Recent Study Concludes: ICOs Have Failed To Keep Promises From Whitepaper, Regulation Is Crucial
A recent study conducted by the University of Pennsylvania Law School found that the top 50 ICOs of 2017 have failed to keep promises made in their Whitepaper and they were caught because of their codes. This study reflects the combined efforts of Pennsylvanian Law Professor, David A. Hoffman and PhD students within the fields of law, engineering and applied sciences.
Based on the findings, majority of the ICOs failed on keeping up with multiple statements made. After analyzing 50 ICOs, the researchers found that 25 percent of those who previously proposed a supply limit did not integrate the limitations in the original source code, 35 percent have failed to burn tokens as scheduled in their whitepapers, and 40 percent of tokens that have undergone some change did not provide updates.
Hoffman argues that most of the companies studied do not believe in the need for regulation, because the code supposedly takes care of such things. However, since many have failed to abide by their own goals, this poses risk to investors and contradicts their viewpoint on regulation. In particular, he said:
“Often ICOs are not embedding the governance promises they make – which protect investors against exploitation – in software code.”
Some Projects That Have Made The Study’s List Include:
The study has since revealed two projects that failed to keep their promises, which include Kin and Polybius.
The former is supposedly an instant messaging platform off of Kik and as per their whitepaper, 30 percent of the total supply of tokens were set aside to distribute among the team. However, the researchers found nothing indicating the said distribution in its code and concluded that it depends “entirely on the offline governance features of the project”.
The latter project promised investors of getting positive returns compared to traditional investment strategies. To see whether this promise was met, the team of researchers went over the code and found nothing more than, “modifiability functions in the smart contract code that extended well beyond contractual promises.”
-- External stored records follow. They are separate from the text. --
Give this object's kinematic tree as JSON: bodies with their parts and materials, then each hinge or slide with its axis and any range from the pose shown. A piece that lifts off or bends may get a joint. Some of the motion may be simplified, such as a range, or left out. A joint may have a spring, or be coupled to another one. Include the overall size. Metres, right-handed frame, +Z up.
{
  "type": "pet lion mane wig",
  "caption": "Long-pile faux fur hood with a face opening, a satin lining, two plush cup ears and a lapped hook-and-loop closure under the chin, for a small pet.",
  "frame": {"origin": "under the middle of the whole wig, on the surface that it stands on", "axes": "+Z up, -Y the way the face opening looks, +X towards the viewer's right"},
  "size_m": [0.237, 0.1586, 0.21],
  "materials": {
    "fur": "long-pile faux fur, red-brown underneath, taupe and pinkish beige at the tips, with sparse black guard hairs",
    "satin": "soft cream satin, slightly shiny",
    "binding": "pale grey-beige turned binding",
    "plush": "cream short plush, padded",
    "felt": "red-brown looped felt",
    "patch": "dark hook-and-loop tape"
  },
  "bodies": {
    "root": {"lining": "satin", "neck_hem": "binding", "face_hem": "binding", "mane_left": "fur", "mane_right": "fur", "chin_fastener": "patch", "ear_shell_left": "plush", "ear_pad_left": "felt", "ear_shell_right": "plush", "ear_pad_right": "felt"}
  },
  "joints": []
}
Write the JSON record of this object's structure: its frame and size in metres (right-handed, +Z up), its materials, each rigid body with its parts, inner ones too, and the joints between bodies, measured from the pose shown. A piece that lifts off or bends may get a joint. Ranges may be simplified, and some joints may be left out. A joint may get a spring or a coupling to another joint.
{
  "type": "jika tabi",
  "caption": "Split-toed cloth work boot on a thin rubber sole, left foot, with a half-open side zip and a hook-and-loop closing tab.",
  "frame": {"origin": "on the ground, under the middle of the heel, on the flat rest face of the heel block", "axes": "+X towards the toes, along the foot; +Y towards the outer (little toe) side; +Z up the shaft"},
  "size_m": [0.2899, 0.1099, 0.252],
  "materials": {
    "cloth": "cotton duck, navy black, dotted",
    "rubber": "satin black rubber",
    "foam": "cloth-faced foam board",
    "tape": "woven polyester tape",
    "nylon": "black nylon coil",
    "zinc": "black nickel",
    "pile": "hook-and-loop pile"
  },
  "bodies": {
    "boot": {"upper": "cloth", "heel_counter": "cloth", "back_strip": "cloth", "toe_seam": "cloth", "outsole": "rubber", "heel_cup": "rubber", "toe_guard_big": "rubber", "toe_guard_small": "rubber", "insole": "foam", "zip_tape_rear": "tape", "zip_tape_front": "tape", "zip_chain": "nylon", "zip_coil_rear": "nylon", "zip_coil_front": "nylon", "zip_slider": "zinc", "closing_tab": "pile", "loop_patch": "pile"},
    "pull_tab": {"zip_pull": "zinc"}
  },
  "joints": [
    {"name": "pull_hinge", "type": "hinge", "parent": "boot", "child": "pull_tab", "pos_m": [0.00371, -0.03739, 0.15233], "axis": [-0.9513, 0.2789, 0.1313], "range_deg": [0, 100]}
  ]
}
If this isn’t enough, the study also found that the majority of the projects worked in a centralized manner, that is, the team involved were able to play around with their respective token’s rights. This presents a sense of control because such players never disclosed the changes to established investors.
After having presented the findings, the team went on to analyze it too see whether there exists a correlation between market demand and ICOs and what can be deemed as a viable solution. Based on the results, the researchers affirmed that ICO demand is influenced by market cycles – allowing investors to “play around with house money”. Another reason for the existence of such a correlation could potentially be the entrance of venture firms whom are testing the waters within the crypto sphere.
In resolving such an issue, a suggestion was offered, and it is none other than the need for regulation. As the team put it,
“Regulators, along with courts, will also contribute to increasing formalization of ICO Code Standards. The rise of trusted intermediaries appears to be the next necessary step in the maturation of this revolutionary financial form.”